## Directions for this task:
Scan the data below. Pull out each line where "Blender" occurs.

Object modeling scripts

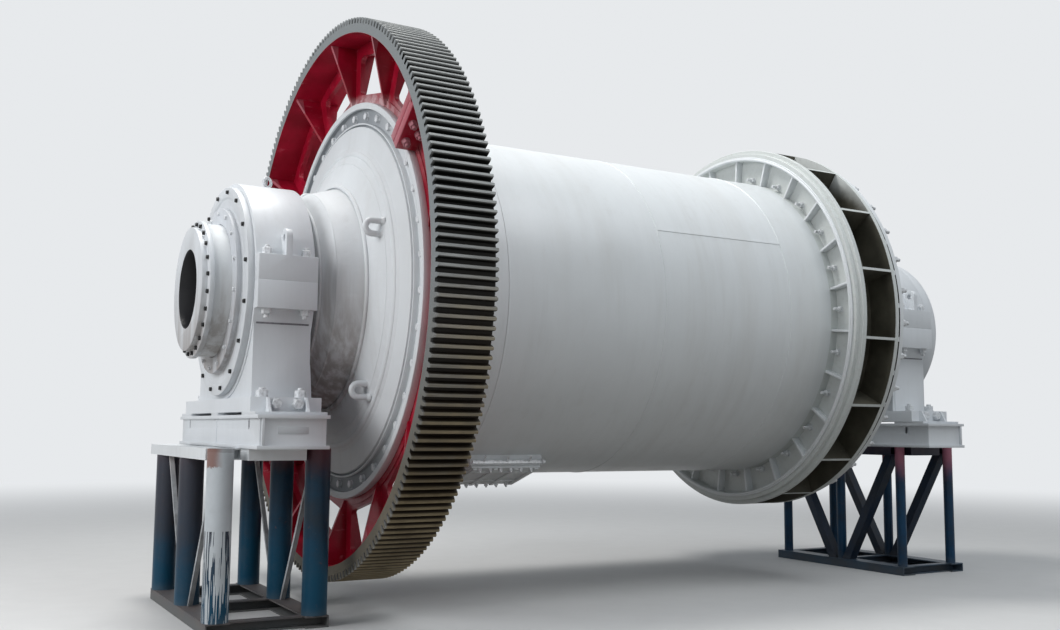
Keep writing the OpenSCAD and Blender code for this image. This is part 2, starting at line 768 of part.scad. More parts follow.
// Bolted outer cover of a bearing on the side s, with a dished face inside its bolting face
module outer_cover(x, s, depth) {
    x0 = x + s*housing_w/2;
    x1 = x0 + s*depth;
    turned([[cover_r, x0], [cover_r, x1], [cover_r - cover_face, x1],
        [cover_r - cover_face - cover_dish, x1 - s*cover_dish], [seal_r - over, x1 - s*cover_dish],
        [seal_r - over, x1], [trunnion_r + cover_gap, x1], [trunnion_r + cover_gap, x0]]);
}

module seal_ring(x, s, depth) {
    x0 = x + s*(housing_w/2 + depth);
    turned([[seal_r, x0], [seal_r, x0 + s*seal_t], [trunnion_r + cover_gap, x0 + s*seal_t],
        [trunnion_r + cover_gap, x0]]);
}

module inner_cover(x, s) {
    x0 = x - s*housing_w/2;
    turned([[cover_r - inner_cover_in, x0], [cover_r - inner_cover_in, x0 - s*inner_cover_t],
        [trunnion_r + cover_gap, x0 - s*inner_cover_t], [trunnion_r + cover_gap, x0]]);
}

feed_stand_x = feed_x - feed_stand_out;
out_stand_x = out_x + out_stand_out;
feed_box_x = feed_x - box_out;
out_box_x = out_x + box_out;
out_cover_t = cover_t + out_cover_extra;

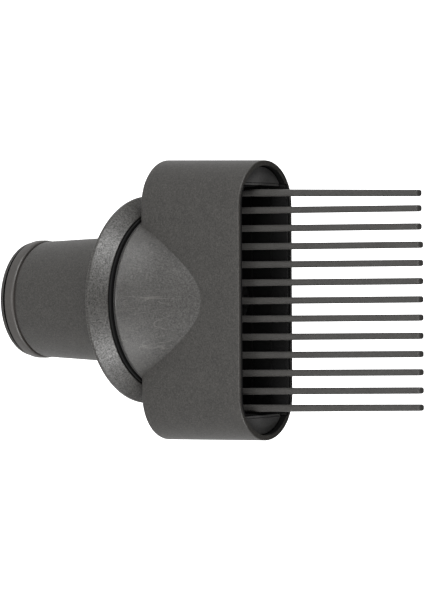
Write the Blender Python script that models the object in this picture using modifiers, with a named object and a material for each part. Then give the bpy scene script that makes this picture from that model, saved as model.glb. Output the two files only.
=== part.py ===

## Result of the task:
Keep writing the OpenSCAD and Blender code for this image. This is part 2, starting at line 768 of part.scad. More parts follow.
Write the Blender Python script that models the object in this picture using modifiers, with a named object and a material for each part. Then give the bpy scene script that makes this picture from that model, saved as model.glb. Output the two files only.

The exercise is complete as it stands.